We are using two 6509 Cisco switches with CatOS. Trunking is set up on both switches. Then the ESX server has a connection to each switch. I have set a vSwitch with both NICs included and then set up the port groups for the required VLANs. We want to be able to use two physical switches to allow for hardware redundancy.

postfixreload · ‎03-23-2007

Is ether channel setup for the switch? You do need IP hash on the esx side, and make sure portfast is turned on on the switch side

meistermn · ‎03-25-2007

My be that helps

http://virtrix.blogspot.com/2006/11/vmware-switch-load-balancing.html

jhanekom · ‎04-24-2007

I know this is quite a late response, but my 2c's:

Beacon probing is broken in many situations. The exact situations are not well documented, but the fact that it's broken and that it will be "fixed" by 3.0.2 has been stated by VMware.

The 20-30 second timeouts you're seeing are most likely due to Spanning Tree. With Cisco switches, spanning tree blocking/learning is applied to trunked ports even if you have portfast enabled.
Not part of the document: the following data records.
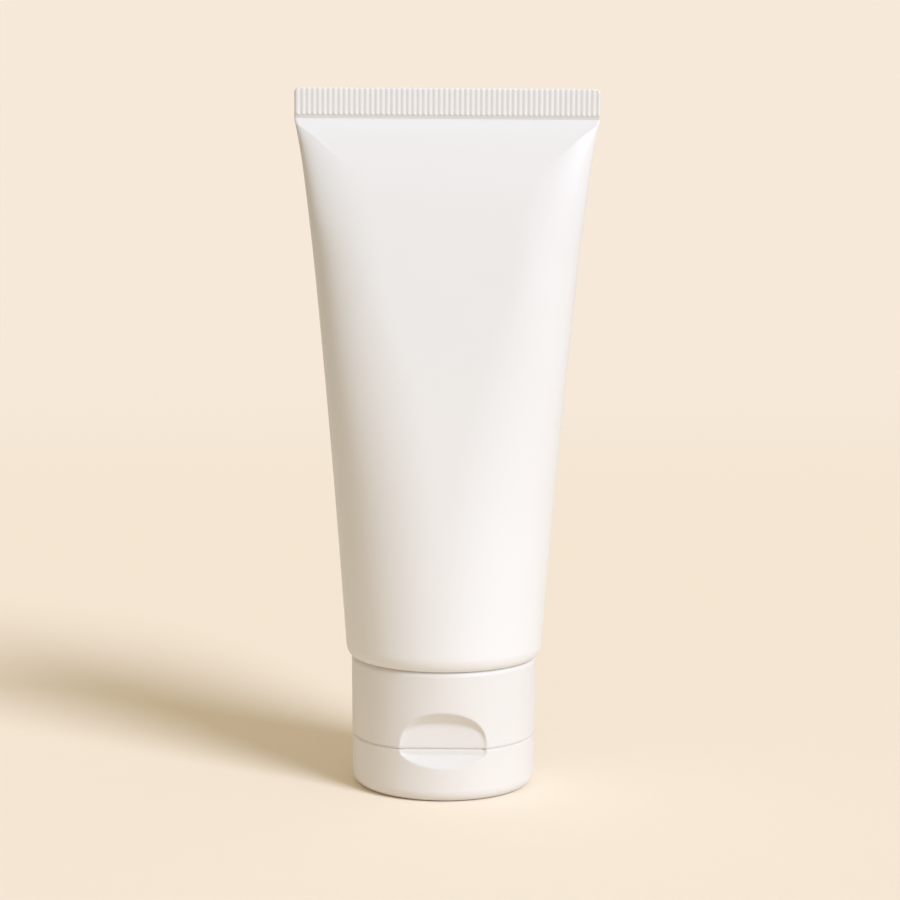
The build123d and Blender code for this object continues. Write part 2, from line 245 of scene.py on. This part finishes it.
class TubeColours(bpy.types.PropertyGroup):
    """Colours of the plastics, the cream and the set."""

    sleeve: FloatVectorProperty(name="Sleeve", description="Colour of the polyethylene sleeve",
                                default=linear("E8E6E4"), subtype="COLOR", size=3)
    cap: FloatVectorProperty(name="Cap", description="Colour of the polypropylene cap",
                             default=linear("E1DEDB"), subtype="COLOR", size=3)
    cream: FloatVectorProperty(name="Cream", description="Colour of the shaving cream",
                               default=linear("F8F8F6"), subtype="COLOR", size=3)
    floor: FloatVectorProperty(name="Floor", description="Colour of the paper floor",
                               default=linear("F9ECDB"), subtype="COLOR", size=3)
    backdrop: FloatVectorProperty(name="Backdrop", description="Colour behind the floor",
                                  default=linear("F7E9D9"), subtype="COLOR", size=3)
    fill: FloatVectorProperty(name="Fill light", description="Light from the room, even from all sides",
                              default=(0.574, 0.510, 0.387), subtype="COLOR", size=3, max=2)
    key: FloatVectorProperty(name="Key light", description="Colour of the large soft lamp",
                             default=(0.741, 0.825, 1.0), subtype="COLOR", size=3)


# ------------------------------------------------------------------ sleeve
# How the outline changes up the taper. A share is 0 where the sleeve stops being round and 1 at the
# pressed band, and a range is the two shares between which a change comes in.
CORNER_POWER = 16                        # of the widening that comes at the corners
TOE = 1.4 * MM                           # over which the walls part from the pressed band
PINCH, PINCH_REACH = 0.36, 6 * MM        # share taken off the depth at the seal, and how it dies out
ROUND_POWER = 2                          # crown and nose of an ellipse
FACET_CROWN = 0.5                        # taken off the crown, for the flat facets at the corners
FACET_RANGE = (0.90, 0.955)
SIDE_NOSE, SIDE_RANGE = 0.9, (0.2, 0.6)  # added to the nose, for fuller sides
TOP_NOSE, TOP_RANGE = 1.6, (0.72, 0.87)  # added again towards the seal
PLAIN_NOSE = 2.05                        # at which the sides' reach keeps the girth
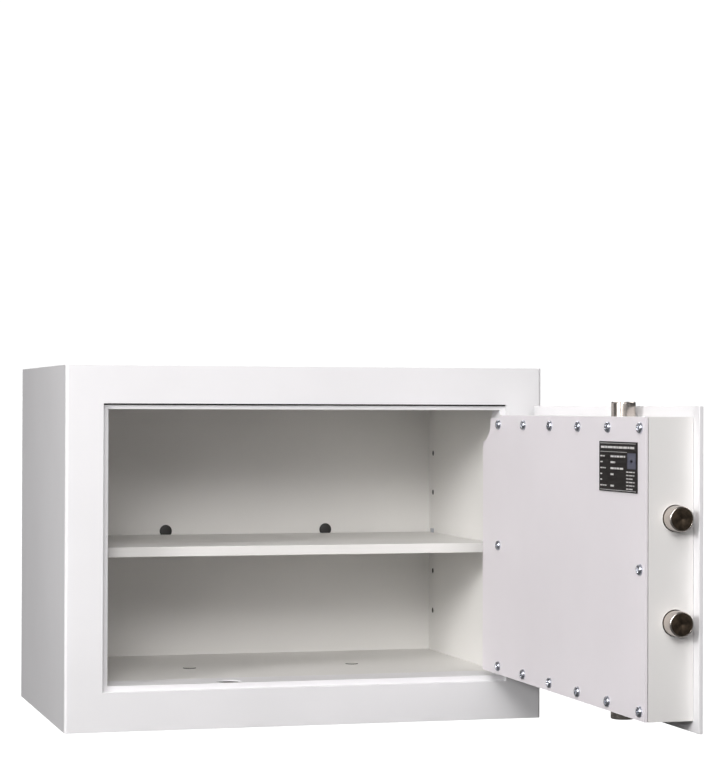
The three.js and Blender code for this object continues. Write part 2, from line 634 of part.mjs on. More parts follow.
piece('hinge_bracket_lower', hingeBracket(HINGE_ARM_Z[0], -1), zinc);
piece('hinge_bracket_upper', hingeBracket(HINGE_ARM_Z[1] + ARM_HEIGHT, 1), zinc);
piece('hinge_pin_lower', hingePin(HINGE_ARM_Z[0], -1), zinc);
piece('hinge_pin_upper', hingePin(HINGE_ARM_Z[1] + ARM_HEIGHT, 1), zinc);

piece('hinge_arm_lower', hingeArm(HINGE_ARM_Z[0]), zinc, door);
piece('hinge_arm_upper', hingeArm(HINGE_ARM_Z[1]), zinc, door);
piece('door_plate', doorPlate(), whitePaint, door);
piece('door_box', doorBox(), whitePaint, door);
piece('door_fire_board', doorFireBoard(), fireBoard, door);
piece('cover_plate', coverPlate(), whitePaint, door);
screwPlaces().forEach(([x, z], i) =>
  piece(`cover_screw_${String(i + 1).padStart(2, '0')}`, coverScrew(x, z), zinc, door));
piece('data_plate', dataPlate(), platePrint, door);

piece('side_bolt_lower', sideBolt(SIDE_BOLT_Z[0]), nickel, door);
piece('side_bolt_upper', sideBolt(SIDE_BOLT_Z[1]), nickel, door);
piece('side_bolt_bar', sideBoltBar(), zinc, door);
piece('top_bolt', uprightBolt(1), nickel, door);
piece('top_bolt_bar', uprightBoltBar(1), zinc, door);
piece('bottom_bolt', uprightBolt(-1), nickel, door);
piece('bottom_bolt_bar', uprightBoltBar(-1), zinc, door);
piece('spindle_cam', spindleCam(), zinc, door);

piece('handle_rosette', handleRosette(), nickel, door);
piece('lever_handle', leverHandle(), nickel, door);
piece('lock_case', lockCase(), zinc, door);
piece('lock_bolt', lockBolt(), nickel, door);
piece('key_plug', keyPlug(), nickel, door);
piece('lock_escutcheon', lockEscutcheon(), nickel, door);
piece('keyhole_cover', keyholeCover(), nickel, door);
piece('keyhole_cover_rivet', coverRivet(), zinc, door);

// The door is built closed, then swung open about the hinge pins.
const hinge = new THREE.Group();
hinge.position.set(pivot.x, pivot.y, 0);
hinge.rotation.z = THREE.MathUtils.degToRad(OPEN_ANGLE);
door.position.set(-pivot.x, -pivot.y, 0);
hinge.add(door);
safe.add(hinge);

export default safe;
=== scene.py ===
"""Looks of a fire-resistant document safe: paint, plating, screws, bolts, print and a pale studio."""

import math
import random

import bmesh
import bpy
from bpy.props import FloatProperty, FloatVectorProperty, IntProperty, PointerProperty
from mathutils import Matrix, Vector


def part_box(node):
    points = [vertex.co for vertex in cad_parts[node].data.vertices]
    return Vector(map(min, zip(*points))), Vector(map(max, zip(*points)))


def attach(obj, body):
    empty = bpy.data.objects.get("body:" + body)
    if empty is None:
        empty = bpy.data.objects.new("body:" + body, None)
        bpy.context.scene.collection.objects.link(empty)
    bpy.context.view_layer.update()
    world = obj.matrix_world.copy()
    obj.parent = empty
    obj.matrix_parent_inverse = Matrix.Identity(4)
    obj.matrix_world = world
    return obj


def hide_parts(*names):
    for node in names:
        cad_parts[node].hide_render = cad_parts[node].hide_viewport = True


bl_info = {
    "name": "Document safe looks",
    "version": (1, 0, 0),
    "blender": (4, 5, 0),
    "location": "View3D > Sidebar > Safe",
    "description": "Finishes and fine pieces of a fire-resistant document safe with its door open",
    "category": "Object",
}

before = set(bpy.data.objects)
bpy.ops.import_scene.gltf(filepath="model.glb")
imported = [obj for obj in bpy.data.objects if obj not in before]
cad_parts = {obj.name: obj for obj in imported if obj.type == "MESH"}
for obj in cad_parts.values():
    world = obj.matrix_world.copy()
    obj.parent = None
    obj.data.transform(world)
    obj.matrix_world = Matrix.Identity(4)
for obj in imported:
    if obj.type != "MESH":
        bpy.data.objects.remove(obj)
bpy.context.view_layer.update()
MM = 0.001

SHEET_EDGE = 0.45 * MM
CABINET_SHEETS = ("outer_casing", "back_panel", "door_frame")
LINING_SHEETS = ("inner_liner", "shelf")
BOARDS = ("fire_board_top", "fire_board_bottom", "fire_board_left", "fire_board_right",
          "fire_board_back", "door_fire_board")
CLIPS = ("shelf_clip_front_left", "shelf_clip_front_right", "shelf_clip_back_left", "shelf_clip_back_right")
HINGE_PARTS = ("hinge_bracket_lower", "hinge_bracket_upper", "hinge_pin_lower", "hinge_pin_upper",
               "hinge_arm_lower", "hinge_arm_upper")
BOLTWORK = ("side_bolt_bar", "top_bolt_bar", "bottom_bolt_bar", "spindle_cam", "lock_case")
SCREW_COUNT = 14
LINER_SHEET = 1.5 * MM
PEG_STEPS = 24  # facets round a shelf hole's cup
PEG_HEIGHTS = (80.5 * MM, 121.0 * MM, 201.5 * MM, 241.5 * MM)  # the shelf holes without a clip


# ---------------------------------------------------------------- settings

def colour_prop(name, description, default):
    return FloatVectorProperty(name=name, description=description, default=default, subtype="COLOR",
                               size=3, min=0.0, max=1.0)


def length_prop(name, description, default):
    return FloatProperty(name=name, description=description, default=default, min=0.0, unit="LENGTH",
                         subtype="DISTANCE", precision=5)


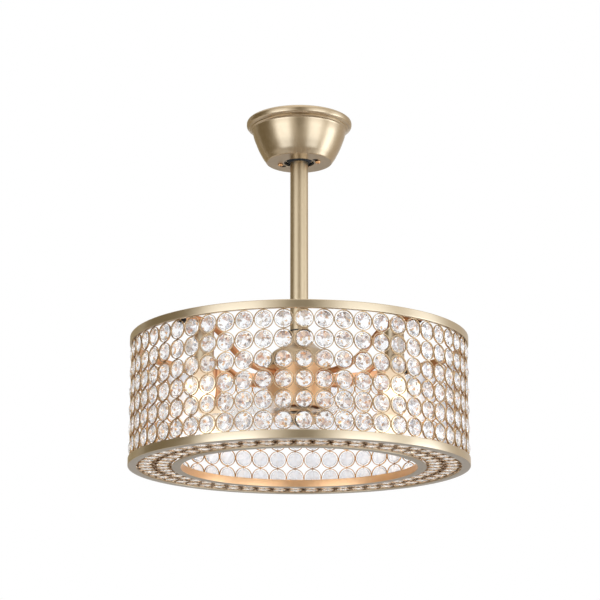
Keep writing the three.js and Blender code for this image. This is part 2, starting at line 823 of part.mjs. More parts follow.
addPiece(hangingGroup, 'housing_dome', domeGeometry(), gold);
addPiece(hangingGroup, 'housing_body', housingBodyGeometry(), gold);
addPiece(hangingGroup, 'motor_shaft', shaftGeometry(), steel);
addPiece(hangingGroup, 'stator_core', motorRing(
  motor.coreRadius, motor.shaftRadius + fitGap, coreMiddle, motor.coreHeight), steel);
addPiece(hangingGroup, 'upper_winding', windingGeometry(1), copper);
addPiece(hangingGroup, 'lower_winding', windingGeometry(-1), copper);
addPiece(hangingGroup, 'upper_bearing', bearingGeometry(bellTop - motor.bearingHeight / 2), steel);
addPiece(hangingGroup, 'lower_bearing', bearingGeometry(rotorBaseTop - motor.bearingHeight / 2), steel);

addPiece(hangingGroup, 'rotor_bell', bellGeometry(), steel);
addPiece(hangingGroup, 'rotor_magnet', magnetGeometry(), magnetGrey);
addPiece(hangingGroup, 'rotor_base', rotorBaseGeometry(), steel);
addPiece(hangingGroup, 'blade_plate', bladePlateGeometry(plateBottom), gold);
addPiece(hangingGroup, 'blade_clamp', bladePlateGeometry(clampBottom), gold);
addPiece(hangingGroup, 'hub_nut', hubNutGeometry(), black);
for (let i = 0; i < blade.count; i += 1) {
  const piece = addPiece(hangingGroup, `blade_${i + 1}`, bladeGeometry(), acrylic);
  piece.rotation.z = 2 * Math.PI * i / blade.count + Math.PI / 2;
}

for (let i = 0; i < arm.count; i += 1) {
  const armGroup = new THREE.Group();
  armGroup.rotation.z = arm.firstTurn + 2 * Math.PI * i / arm.count;
  hangingGroup.add(armGroup);
  addPiece(armGroup, `lamp_arm_${i + 1}`, armGeometry(), gold);
  addPiece(armGroup, `arm_nut_${i + 1}`, armNutGeometry(), black);
  const lampGroup = new THREE.Group();
  lampGroup.position.x = lampCircleRadius;
  armGroup.add(lampGroup);
  addPiece(lampGroup, `lamp_sleeve_${i + 1}`, sleeveGeometry(), gold);
  addPiece(lampGroup, `lamp_socket_${i + 1}`, socketGeometry(), black);
  addPiece(lampGroup, `bulb_${i + 1}`, bulbGeometry(), warmGlass);
}

addPiece(hangingGroup, 'top_band', topBandGeometry(), gold);
addPiece(hangingGroup, 'bottom_band', bottomBandGeometry(), gold);
addPiece(hangingGroup, 'inner_ring', innerRingGeometry(), gold);
for (let i = 0; i < 4; i += 1) {
  const panel = addPiece(hangingGroup, `crystal_panel_${i + 1}`, panelGeometry(), goldNet);
  panel.rotation.z = panelColumns * columnStep * i;
}
const innerRowOutside = baseMiddleRadius * facetShare;
addPiece(hangingGroup, 'base_crystals_outer', baseRowGeometry(
  drum.columns, baseOuterRadius, baseMiddleRadius), goldNet);
addPiece(hangingGroup, 'base_crystals_inner', baseRowGeometry(
  base.innerColumns, innerRowOutside, baseInnerRadius), goldNet);

export default fan;
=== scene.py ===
"""Looks of a crystal ceiling fan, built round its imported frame.

A drum of ringed beads hangs on a downrod from a spun canopy, with a small motor, clear
blades, four curved arms and four lit lamps inside. Metres, +Z up, the front is -Y.
"""

import math
import random

import bmesh
import bpy
from mathutils import Matrix, Vector


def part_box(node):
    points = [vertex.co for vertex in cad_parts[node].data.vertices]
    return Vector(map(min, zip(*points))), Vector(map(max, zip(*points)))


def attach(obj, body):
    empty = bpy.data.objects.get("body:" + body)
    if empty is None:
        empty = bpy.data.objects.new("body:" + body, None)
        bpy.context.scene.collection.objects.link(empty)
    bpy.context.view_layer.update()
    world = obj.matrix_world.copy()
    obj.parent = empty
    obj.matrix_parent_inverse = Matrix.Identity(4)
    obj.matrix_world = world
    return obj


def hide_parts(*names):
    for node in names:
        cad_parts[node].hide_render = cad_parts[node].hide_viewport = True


bl_info = {
    "name": "Crystal ceiling fan",
    "version": (1, 0, 0),
    "blender": (4, 5, 0),
    "location": "View3D > Sidebar > Crystal Fan",
    "description": "Builds the metalwork, beads, lamps and blades of a crystal ceiling fan",
    "category": "Object",
}

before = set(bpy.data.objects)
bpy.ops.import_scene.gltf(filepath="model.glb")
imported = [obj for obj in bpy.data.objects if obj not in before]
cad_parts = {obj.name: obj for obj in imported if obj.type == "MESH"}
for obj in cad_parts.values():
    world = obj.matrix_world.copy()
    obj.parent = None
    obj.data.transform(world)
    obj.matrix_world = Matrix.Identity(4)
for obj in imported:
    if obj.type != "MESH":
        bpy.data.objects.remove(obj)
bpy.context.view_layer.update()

CEILING = "ceiling_mount"
HANGING = "hanging_assembly"
ROTOR = "rotor"
MM = 0.001
SHARP_EDGE = 35.0
SMALL_SEGMENTS = 96
DRUM_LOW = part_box("bottom_band")[0].z
RIM_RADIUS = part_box("top_band")[1].x
BAND_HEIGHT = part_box("top_band")[1].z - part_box("top_band")[0].z
DRUM_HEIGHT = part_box("top_band")[1].z - DRUM_LOW


# Settings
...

You need to set the "portfast trunk" option on the necessary ports. On CatOS, it would appear that that command is:

\[Quote]set spantree portfast 5/1 enable trunk[/Quote]

...substituting 5/1 for your particular blade and port number, of course.

In my particular environment (very old Nortel switches), they had no way of doing "portfast trunk", so we opted for active/standby adapters in the vswitches in stead. This also solved the "my VMs go down when I reconnect the failed cable" problem as it's unlikely we'll have another cable failure within 30 seconds of the originally failed cable being reconnected.

While this theoretically limits bandwidth, we're not even close to using a full Gigabit link yet, so we're ok on that front for now.